Até deputados que militam no tema da energia são contrários à aprovação do projeto e querem derrubá-lo em plenário. “É um perigo esse projeto ser aprovado. Ele prejudica muito as distribuidoras estaduais como Cemig, Cesp, Copel, por exemplo”, diz o deputado Eduardo Sciarra (PSD-PR).

O deputado Arnaldo Jardim (PPS-SP), que faz oposição ao governo, argumenta que nem todas as distribuidoras tiveram ganhos de mercado e, portanto, ao invés de pagarem deveriam receber dos consumidores em forma de reajuste na conta de luz. “Se esse projeto passar, vai afugentar investimentos na área de energia, porque significaria quebra de contrato.”

Eduardo Cunha nega que ele e seu partido queiram usar esse assunto para polemizar. “Não fiz pressão nenhuma pelo projeto, apenas apoiei sua urgência”, respondeu. “Não sou favorável a nenhum impacto econômico.”

Mesmo que o projeto ainda tenha que tramitar pela Câmara e em seguida pelo Senado, caso realmente seja aprovado as distribuidoras não descartam, nos bastidores, enfrentar uma batalha judicial contra a Aneel. Segundo o presidente da Associação Brasileira de Distribuidores de Energia Elétrica (Abradee), Nelson Fonseca, o próprio TCU, quando se pronunciou a respeito desse imbróglio, foi muito claro em reconhecer que não houve ato ilegal das distribuidoras, logo não há porque elas devolverem recursos. “Esse projeto contraria o respeito aos contratos e pode minar os esforços da própria presidente Dilma Rousseff de vender no exterior a imagem de que há segurança jurídica para os investimentos no Brasil “, analisa ele.

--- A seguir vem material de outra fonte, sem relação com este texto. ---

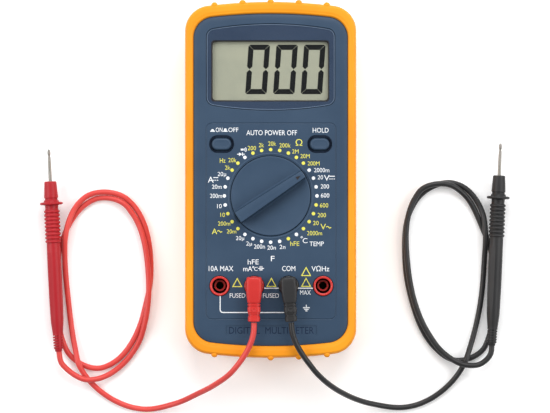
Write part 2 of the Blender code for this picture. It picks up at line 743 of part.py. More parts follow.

Fonseca ainda acrescentou que nove distribuidoras tiveram redução de mercado à época, logo teriam de receber dos consumidores. E que, caso o decreto comece a vigorar, não só as 55 distribuidoras restantes teriam que devolver o dinheiro como os Estados também teriam que devolver ICMS e encargos arrecadados a mais.